1. Field of the Invention
The present invention relates to a surface emitting laser device with a monolithically integrated monitor photodetector and a method for fabricating the same, and more particularly to a surface emitting laser device with a monolithically integrated monitor photodetector, which is combined with an automatic power control circuit, thereby being capable of more accurately controlling the surface emitting laser output power. The present invention also relates to a method for fabricating such a surface emitting laser device with a monolithically integrated monitor photodetector.
2. Description of the Related Art
As is well known, a surface emitting laser (SEL) has been highlighted as light emitting devices. Such a surface emitting laser is configured to emit light in a direction along which semiconductor layers are grown. In this regard, an array of surface emitting lasers can be integrated on a single substrate. Such a surface emitting laser also has an advantage in that it is unnecessary to use an optical system for a correction of the shape of light emitted. This is because the light emitted from a surface emitting laser has a circular shape, and exhibits an intensity of a Gaussian distribution.
It is desirable for the output power of such a surface emitting laser to be maintained at a constant intensity. To this end, it is necessary to use a monitor photodetector. Where such a monitor photodetector is integrated on a surface emitting laser, there are advantages in that it is possible to reduce the manufacturing costs and to simultaneously monitor an array of surface emitting lasers.
FIG. 1 is a schematic cross-sectional view illustrating a conventional surface emitting laser device with a monolithically integrated monitor photodetector.
Referring to FIG. 1, the conventional surface emitting laser device includes a surface emitting laser (10) for emitting light in a direction, along which semiconductor layers are grown, and a monitor photodetector (60) formed on the surface emitting laser (10).

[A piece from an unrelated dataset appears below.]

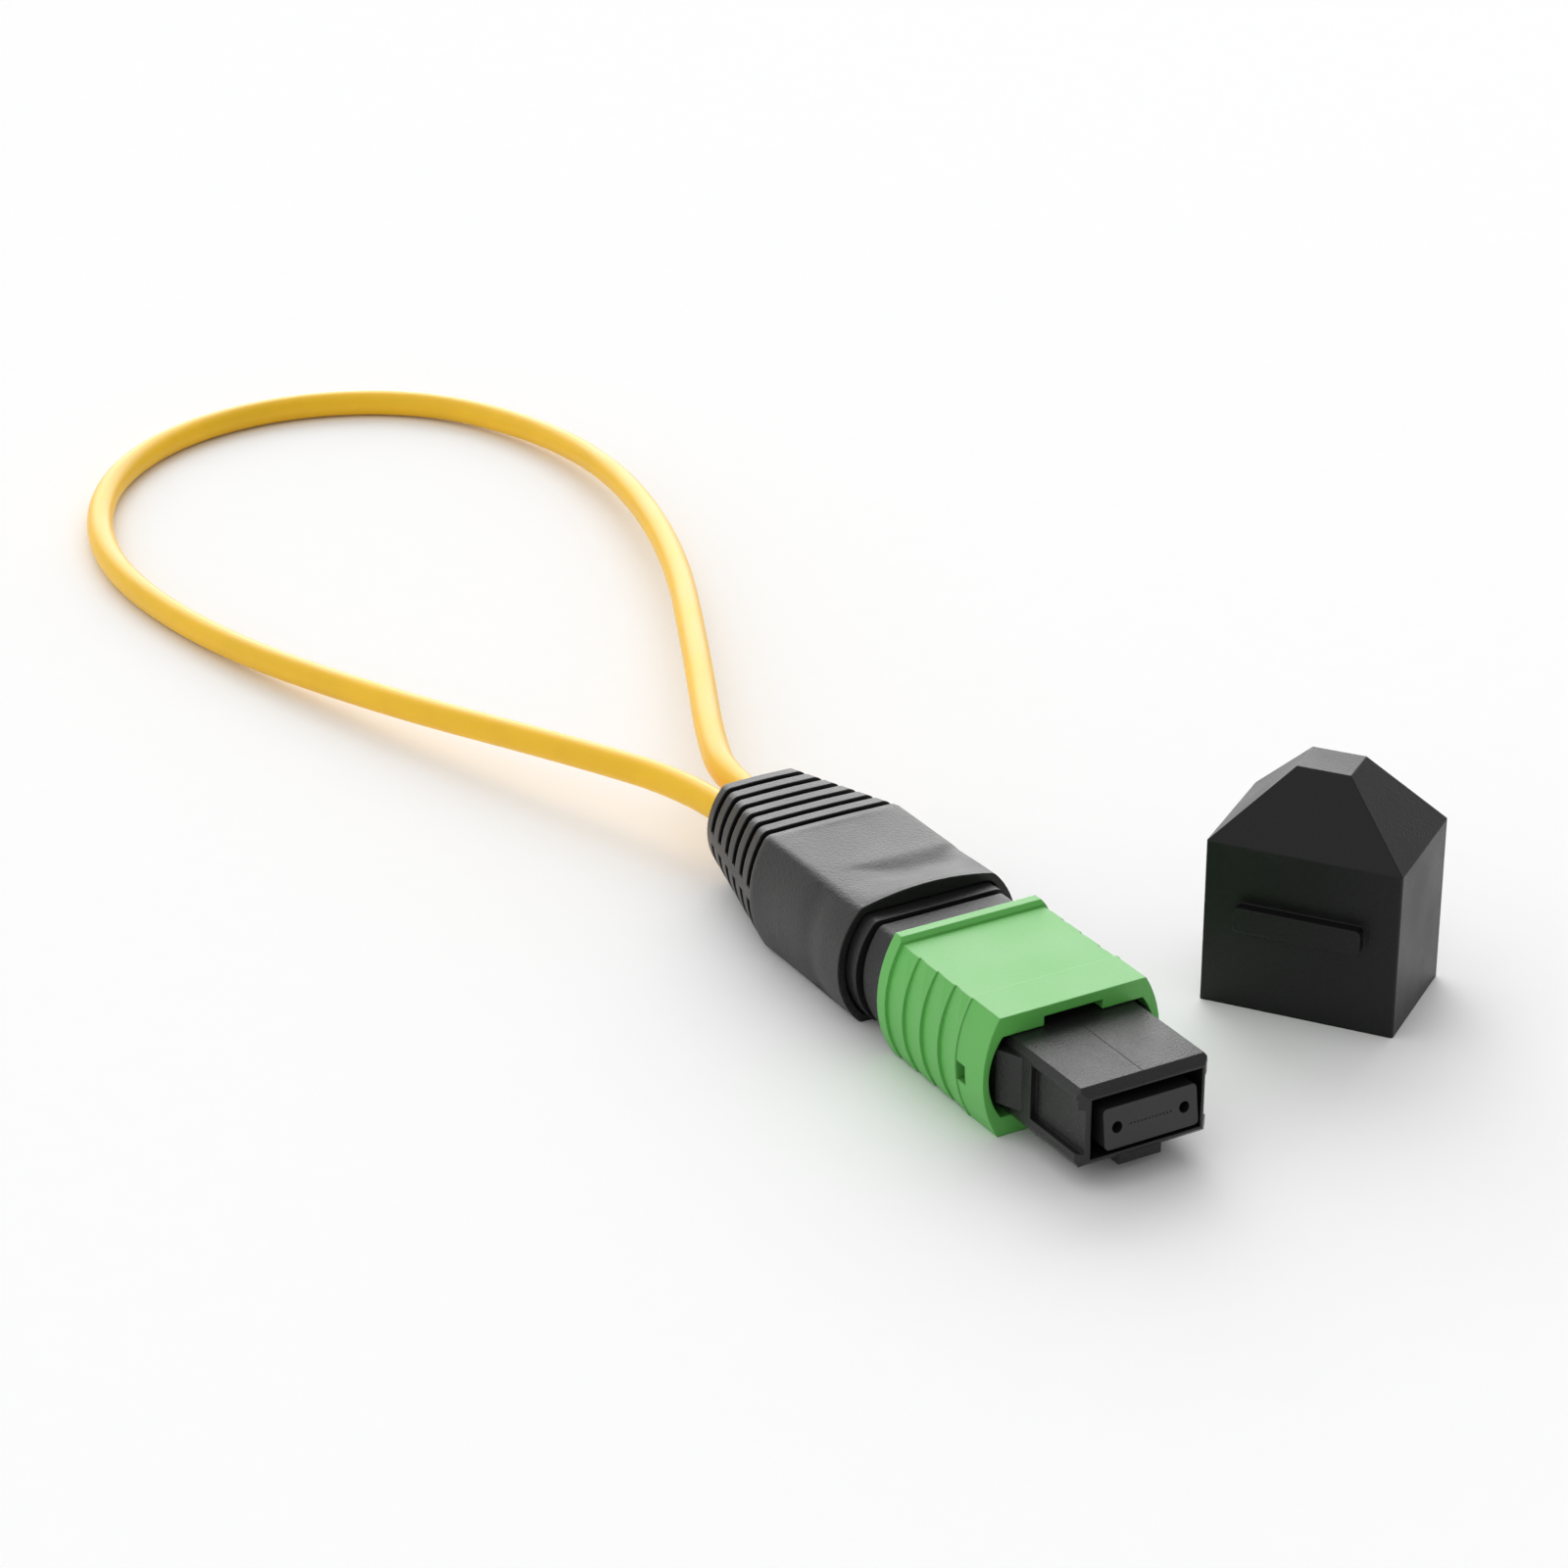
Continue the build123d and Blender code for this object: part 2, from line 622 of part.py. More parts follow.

The surface emitting laser (10) includes a substrate (12), a gain medium layer (42) adapted to generate light, a pair of mirror layers, that is, a lower mirror layer (32) and an upper mirror layer (34), respectively arranged on lower and upper surfaces of the gain medium layer (42) and adapted to resonate the light generated from the gain medium layer (42), and a laser window (82) formed on the upper portion of the monitor photodetector (60) and adapted to allow the resonated light to be outwardly emitted. The surface emitting laser (10) also includes a first electrode (22) formed on the lower surface of the substrate (12), a second electrode (24) formed on the upper mirror layer (34) and provided at a central portion thereof with an opening for exposing the central portion, and an a high-resistance layer (52) sandwiched between the gain medium layer (42) and the upper mirror layer (34) and provided at a central portion thereof with an opening. The high-resistance layer (52) guides holes provided from the second electrode (24) to flow toward the gain medium layer (42) through the opening thereof.
When a forward bias is applied between the first and second electrodes (22 and 24), a recombination of electrons and holes occurs in the gain medium layer, so that light is generated. Of the generated light, only those of wavelengths meeting a resonance condition given by the lower and upper mirror layers (32 and 34) can remain. For the remaining light, the gain medium layer (42) induces those of the same wavelength and phase to be emitted, thereby eventually amplifying those light. The induced emission light, that is, laser beams, are outwardly emitted through the laser window (82).
Meanwhile, the monitor photodetector (60) includes a first doped semiconductor layer (62), an intrinsic semiconductor layer (72), a second doped semiconductor layer (64), and a third electrode (26) for outputting a signal detected by the monitor photodetector (60). The first and second doped semiconductor layers (62) and (64) have the different doping type whereas the first doped semiconductor layer (62) has the same doping type as the upper mirror layer (34).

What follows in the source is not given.